Seth and Barrett look close here and are not identical. Seth keeps appraisal by generalizing it — interpretation is inference, so appraisal theory was right in outline and imprecise in vocabulary. Barrett demotes it — inference is not appraisal-under-another-name, because appraisal claims to explain how a response is generated and inference denies there was a response-generation step. Seth’s move is friendly; Barrett’s is not.

The strongest reply available

Not made in any source the wiki holds, so recorded as an argument rather than a position, and flagged as the wiki’s own reasoning:

Barrett’s objection assumes appraisal theorists are committed to a temporal claim — that evaluation happens after the stimulus and before the response, as events in sequence. Scherer’s component process model explicitly treats emotion as an emergent process requiring a dynamic computational architecture, with recursive and parallel checks; it is not obvious it requires the serial ordering Barrett attacks. And Scherer has already objected once, on the record, that constructionists mischaracterize his theory as locationist when its appraisal checks were always domain-general. The same objection may transfer: appraisal-as-continuous-recursive-evaluation may be describing the same loop Barrett calls prediction and error, in another vocabulary.

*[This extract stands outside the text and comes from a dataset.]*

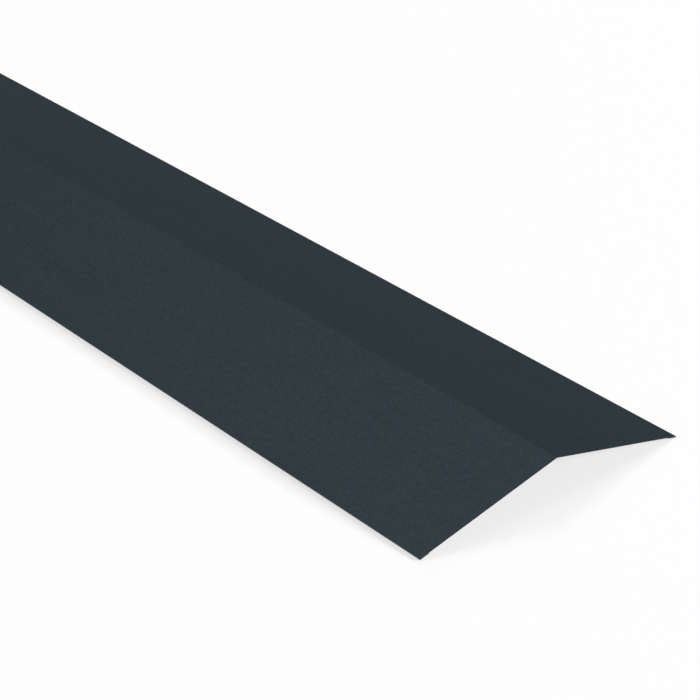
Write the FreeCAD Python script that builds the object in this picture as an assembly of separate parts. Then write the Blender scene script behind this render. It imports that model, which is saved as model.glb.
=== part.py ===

If that is right, the disagreement is smaller than Barrett’s framing implies and largely terminological — which would be the second time in this wiki that a constructionist critique lands on a version of appraisal theory that its author does not hold. The wiki cannot check this without Scherer in raw/.

Status: open

Open, and the wiki is still poorly positioned to close it — but for a sharper reason than before. The wiki now holds two primary appraisal-theory sources, Tong (2015) and Tong & Jia (2017), and it turns out the primary sources do not settle the debate, because their method cannot.

Tong shows the appraisal taxonomy is empirically rich: 13 appraisals sort 13 positive emotions well above chance, cross-culturally, with the predicted profiles overwhelmingly confirmed — first from recall (2015), then replicated in experience sampling (2017). What he does not show — cannot show, using either recall-and-rate or naturalistic observation — is that appraisals produce the emotions. A correspondence between emotion and reported appraisal is exactly what Barrett’s descriptive reading predicts (categorization produces both the emotion and the appraisal-describable content) and exactly what the causal reading predicts (appraisals generate the emotion, so of course they track it). The data are silent between them, and Tong says so — in 2015 the correspondence “could reflect actual experience or culturalised conceptual knowledge,” and in 2017, flatly, the non-experimental design “does not take a stand on the causal directionality between appraisals and emotions.”

The one thing the 2017 paper does change: it was named on this page as the last pending appraisal file, with the prediction it would “not supply the missing manipulation either.” It does not. But it does retire the debate’s standing worry that the 2015 result might be a memory artefact — the profiles now replicate in ratings made within minutes of real events, so the taxonomy is not merely a reconstruction of what people believe goes with what. That strengthens the descriptive standing of appraisal theory without moving the causal question a step.

So the debate’s shape is settled into its stable form: the appraisal tradition is represented first-hand and its taxonomy is vindicated as description, in recall and in daily life — but the causal question turns on a manipulation (vary an appraisal, watch the emotion change) that no source in raw/ performs. Both remaining Week 9 appraisal files are now ingested; the missing manipulation is not among them.

The honest summary now: the wiki has heard the case against causal appraisal four times, and has now heard the appraisal tradition speak for itself twice — but on differentiation and co-occurrence, not on causation, which remains untested from either side.